• _Task to carry out_
Give the data a second time, exactly and in full.
[Start Data provided]
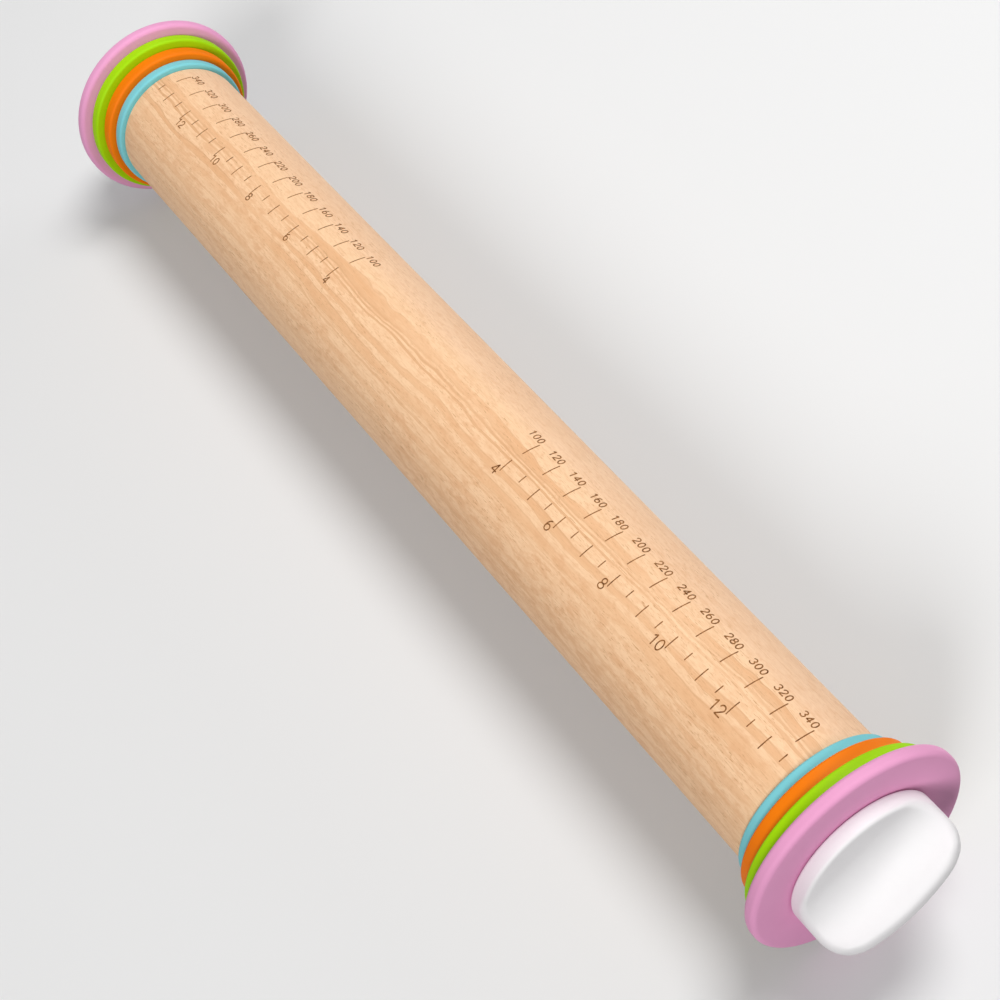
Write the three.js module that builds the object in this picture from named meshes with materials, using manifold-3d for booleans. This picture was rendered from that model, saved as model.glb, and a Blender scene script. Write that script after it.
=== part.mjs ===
import * as THREE from "three";
import { mergeVertices } from "three/addons/utils/BufferGeometryUtils.js";
import Module from "manifold-3d";

const wasm = await Module();
wasm.setup();

// Adjustable rolling pin, in millimetres. The axis of the barrel is X and Z is up.
// Each end holds four thickness rings and a screw-on knob; both ends are alike.

// Barrel
const barrelRadius = 22.5;
const barrelLength = 352;
const barrelChamfer = 0.8;

// Thickness rings: how far each stands over the barrel, and its width along the axis
const blueStep = 1.6;
const blueWidth = 3.65;
const orangeStep = 3.8;
const orangeWidth = 4.8;
const greenStep = 6.4;
const greenWidth = 4.15;
const pinkStep = 10;
const pinkWidth = 4.2;
const ringEdge = 0.5;
const pinkEdge = 1.5;

// Gap between neighbours along the axis, and clearance round a fitted piece
const faceGap = 0.1;
const fit = 0.3;

// Knob: a hollow pinch grip with a finger scoop above and below. Its turn is how far round
// it stands from level once it is screwed tight.
const knobTurn = 18.5;
const knobRadius = 21.5;
const knobReach = 20.1;
const flangeWidth = 4.9;
const flangeEdge = 0.8;
const scoopRadius = 10;
const tabThickness = 6;
const noseEdge = 2.2;
const noseFlatRadius = 6;
const noseCrown = 1.2;
const cornerRadius = 8.8;
const sideDraft = 0.1;
const gripWall = 2;
const ribThickness = 1.8;
const ribOffset = 11.5;

// Hub: closes the grip from behind. Its boss carries the rings and holds the bolt's head
const plateThickness = 2.2;
const bossRadius = 10;
const bossLength = 30;
const bossChamfer = 0.8;

// Bolt held in the hub, and the threaded insert in the barrel that takes it
const boltRadius = 4;
const boltLength = 60;
const boltTip = 1;
const headFlats = 13;
const headHeight = 5.3;
const insertRadius = 6;
const insertLength = 16;
const boreEnd = 1;

// How far a cutting shape runs past what it cuts
const overrun = 2;

// Facets round the axis, round a small shaft and along each rounding
const aroundCount = 48;
const shaftCount = 32;
const scoopCount = 10;
const cornerCount = 5;
const noseCount = 3;
const ringEdgeCount = 2;

// Places along the axis, worked out from the sizes above
const barrelEnd = barrelLength / 2;
const ringBore = bossRadius + fit;
const ringStack = [
  { name: "ring_blue", step: blueStep, width: blueWidth, edge: ringEdge, color: 0x7fd1e0 },
  { name: "ring_orange", step: orangeStep, width: orangeWidth, edge: ringEdge, color: 0xfa7819 },
  { name: "ring_green", step: greenStep, width: greenWidth, edge: ringEdge, color: 0x9ee008 },
  { name: "ring_pink", step: pinkStep, width: pinkWidth, edge: pinkEdge, color: 0xeda8d4 },
];
const stackWidth = ringStack.reduce((sum, ring) => sum + faceGap + ring.width, 0);
const knobBack = barrelEnd + stackWidth + faceGap;
const knobFront = knobBack + knobReach;
const plateFront = knobBack + plateThickness;
const bossEnd = knobBack - bossLength;
const headSeat = plateFront - headHeight;
const boltEnd = headSeat - boltLength;
const pocketFloor = barrelEnd - bossLength - boreEnd;
const insertEnd = pocketFloor - insertLength;
const boreFloor = boltEnd - (knobBack - barrelEnd) - boreEnd;

// A closed mesh as a manifold solid, with only its shared positions kept
function toSolid(geometry) {
  const bare = geometry.index ? geometry.toNonIndexed() : geometry.clone();
  bare.deleteAttribute("normal");
  bare.deleteAttribute("uv");
  const merged = mergeVertices(bare, faceGap / aroundCount / aroundCount);
  const vertProperties = new Float32Array(merged.attributes.position.array);
  const triVerts = new Uint32Array(merged.index.array);
  return new wasm.Manifold(new wasm.Mesh({ numProp: 3, vertProperties, triVerts }));
}

function toGeometry(solid) {
  const mesh = solid.getMesh();
  const geometry = new THREE.BufferGeometry();
  geometry.setAttribute("position", new THREE.BufferAttribute(mesh.vertProperties, mesh.numProp));
  geometry.setIndex(new THREE.BufferAttribute(mesh.triVerts, 1));
  geometry.computeVertexNormals();
  return geometry;
}

// A profile of [radius, x] points turned about X, with a flat facet at the bottom
function revolve(profile, count = aroundCount) {
  const points = profile.map(([r, x]) => new THREE.Vector2(r, x));
  const turned = new THREE.LatheGeometry(points, count, Math.PI / count);
  return turned.rotateZ(-Math.PI / 2);
}

// The same with the profile closed on itself, for a piece with a bore
function revolveRing(profile, count = aroundCount) {
  return revolve([...profile, profile[0]], count);
}

// An outline of [x, z] points made solid along Y, from -halfWidth to +halfWidth
function slab(outline, halfWidth) {
  const shape = new THREE.Shape(outline.map(([x, z]) => new THREE.Vector2(x, z)));
  const block = new THREE.ExtrudeGeometry(shape, { depth: 2 * halfWidth, bevelEnabled: false });
  return block.translate(0, 0, -halfWidth).rotateX(Math.PI / 2);
}

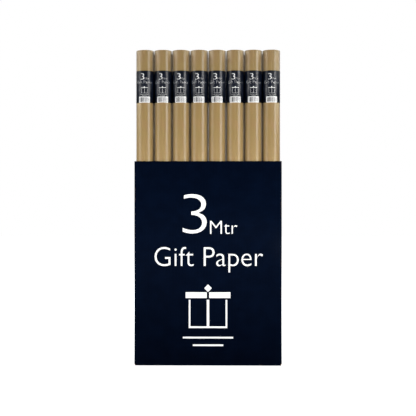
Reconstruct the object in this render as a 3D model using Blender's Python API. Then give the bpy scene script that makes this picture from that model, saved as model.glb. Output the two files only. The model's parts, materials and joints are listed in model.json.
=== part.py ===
[End Data provided]
• _Answer for this exercise_
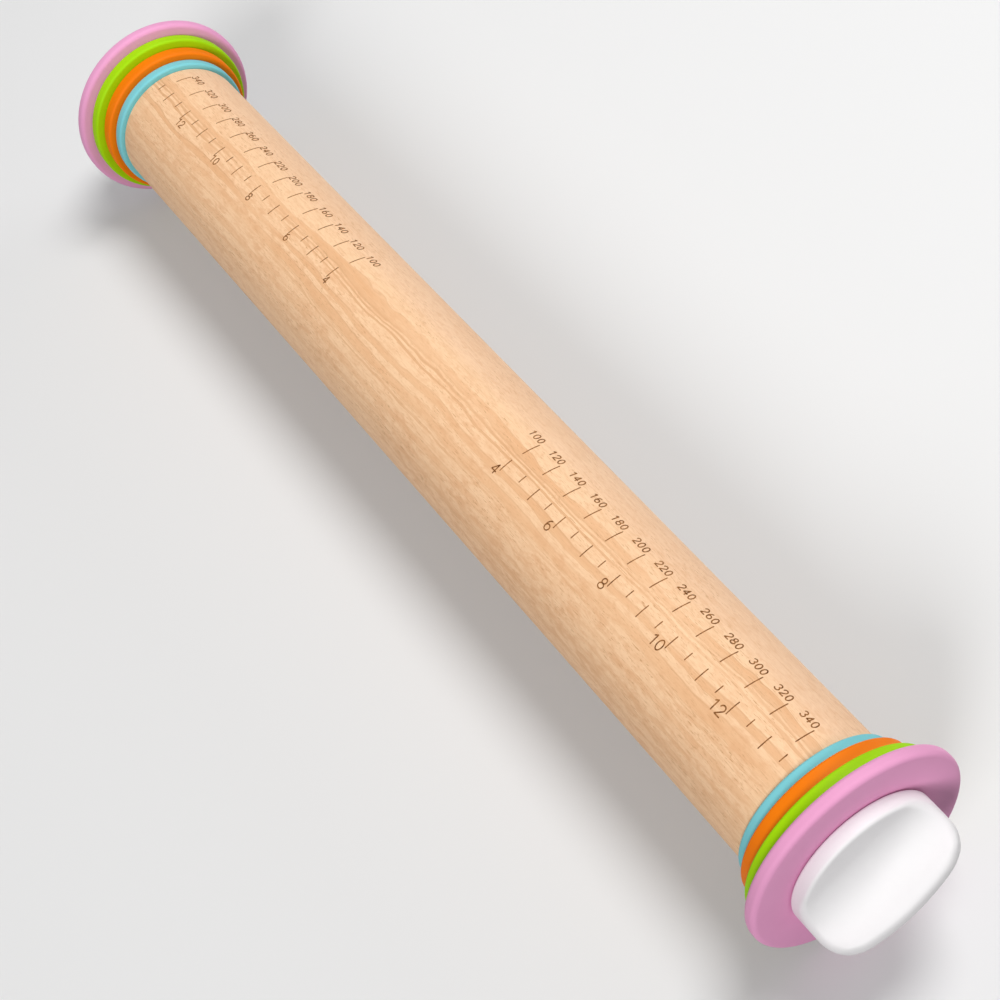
Write the three.js module that builds the object in this picture from named meshes with materials, using manifold-3d for booleans. This picture was rendered from that model, saved as model.glb, and a Blender scene script. Write that script after it.
=== part.mjs ===
import * as THREE from "three";
import { mergeVertices } from "three/addons/utils/BufferGeometryUtils.js";
import Module from "manifold-3d";

const wasm = await Module();
wasm.setup();

// Adjustable rolling pin, in millimetres. The axis of the barrel is X and Z is up.
// Each end holds four thickness rings and a screw-on knob; both ends are alike.

// Barrel
const barrelRadius = 22.5;
const barrelLength = 352;
const barrelChamfer = 0.8;

// Thickness rings: how far each stands over the barrel, and its width along the axis
const blueStep = 1.6;
const blueWidth = 3.65;
const orangeStep = 3.8;
const orangeWidth = 4.8;
const greenStep = 6.4;
const greenWidth = 4.15;
const pinkStep = 10;
const pinkWidth = 4.2;
const ringEdge = 0.5;
const pinkEdge = 1.5;

// Gap between neighbours along the axis, and clearance round a fitted piece
const faceGap = 0.1;
const fit = 0.3;

// Knob: a hollow pinch grip with a finger scoop above and below. Its turn is how far round
// it stands from level once it is screwed tight.
const knobTurn = 18.5;
const knobRadius = 21.5;
const knobReach = 20.1;
const flangeWidth = 4.9;
const flangeEdge = 0.8;
const scoopRadius = 10;
const tabThickness = 6;
const noseEdge = 2.2;
const noseFlatRadius = 6;
const noseCrown = 1.2;
const cornerRadius = 8.8;
const sideDraft = 0.1;
const gripWall = 2;
const ribThickness = 1.8;
const ribOffset = 11.5;

// Hub: closes the grip from behind. Its boss carries the rings and holds the bolt's head
const plateThickness = 2.2;
const bossRadius = 10;
const bossLength = 30;
const bossChamfer = 0.8;

// Bolt held in the hub, and the threaded insert in the barrel that takes it
const boltRadius = 4;
const boltLength = 60;
const boltTip = 1;
const headFlats = 13;
const headHeight = 5.3;
const insertRadius = 6;
const insertLength = 16;
const boreEnd = 1;

// How far a cutting shape runs past what it cuts
const overrun = 2;

// Facets round the axis, round a small shaft and along each rounding
const aroundCount = 48;
const shaftCount = 32;
const scoopCount = 10;
const cornerCount = 5;
const noseCount = 3;
const ringEdgeCount = 2;

// Places along the axis, worked out from the sizes above
const barrelEnd = barrelLength / 2;
const ringBore = bossRadius + fit;
const ringStack = [
  { name: "ring_blue", step: blueStep, width: blueWidth, edge: ringEdge, color: 0x7fd1e0 },
  { name: "ring_orange", step: orangeStep, width: orangeWidth, edge: ringEdge, color: 0xfa7819 },
  { name: "ring_green", step: greenStep, width: greenWidth, edge: ringEdge, color: 0x9ee008 },
  { name: "ring_pink", step: pinkStep, width: pinkWidth, edge: pinkEdge, color: 0xeda8d4 },
];
const stackWidth = ringStack.reduce((sum, ring) => sum + faceGap + ring.width, 0);
const knobBack = barrelEnd + stackWidth + faceGap;
const knobFront = knobBack + knobReach;
const plateFront = knobBack + plateThickness;
const bossEnd = knobBack - bossLength;
const headSeat = plateFront - headHeight;
const boltEnd = headSeat - boltLength;
const pocketFloor = barrelEnd - bossLength - boreEnd;
const insertEnd = pocketFloor - insertLength;
const boreFloor = boltEnd - (knobBack - barrelEnd) - boreEnd;

// A closed mesh as a manifold solid, with only its shared positions kept
function toSolid(geometry) {
  const bare = geometry.index ? geometry.toNonIndexed() : geometry.clone();
  bare.deleteAttribute("normal");
  bare.deleteAttribute("uv");
  const merged = mergeVertices(bare, faceGap / aroundCount / aroundCount);
  const vertProperties = new Float32Array(merged.attributes.position.array);
  const triVerts = new Uint32Array(merged.index.array);
  return new wasm.Manifold(new wasm.Mesh({ numProp: 3, vertProperties, triVerts }));
}

function toGeometry(solid) {
  const mesh = solid.getMesh();
  const geometry = new THREE.BufferGeometry();
  geometry.setAttribute("position", new THREE.BufferAttribute(mesh.vertProperties, mesh.numProp));
  geometry.setIndex(new THREE.BufferAttribute(mesh.triVerts, 1));
  geometry.computeVertexNormals();
  return geometry;
}

// A profile of [radius, x] points turned about X, with a flat facet at the bottom
function revolve(profile, count = aroundCount) {
  const points = profile.map(([r, x]) => new THREE.Vector2(r, x));
  const turned = new THREE.LatheGeometry(points, count, Math.PI / count);
  return turned.rotateZ(-Math.PI / 2);
}

// The same with the profile closed on itself, for a piece with a bore
function revolveRing(profile, count = aroundCount) {
  return revolve([...profile, profile[0]], count);
}

// An outline of [x, z] points made solid along Y, from -halfWidth to +halfWidth
function slab(outline, halfWidth) {
  const shape = new THREE.Shape(outline.map(([x, z]) => new THREE.Vector2(x, z)));
  const block = new THREE.ExtrudeGeometry(shape, { depth: 2 * halfWidth, bevelEnabled: false });
  return block.translate(0, 0, -halfWidth).rotateX(Math.PI / 2);
}

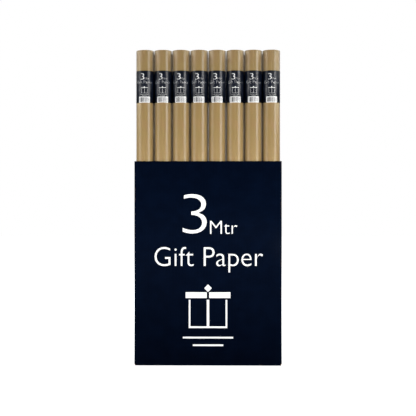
Reconstruct the object in this render as a 3D model using Blender's Python API. Then give the bpy scene script that makes this picture from that model, saved as model.glb. Output the two files only. The model's parts, materials and joints are listed in model.json.
=== part.py ===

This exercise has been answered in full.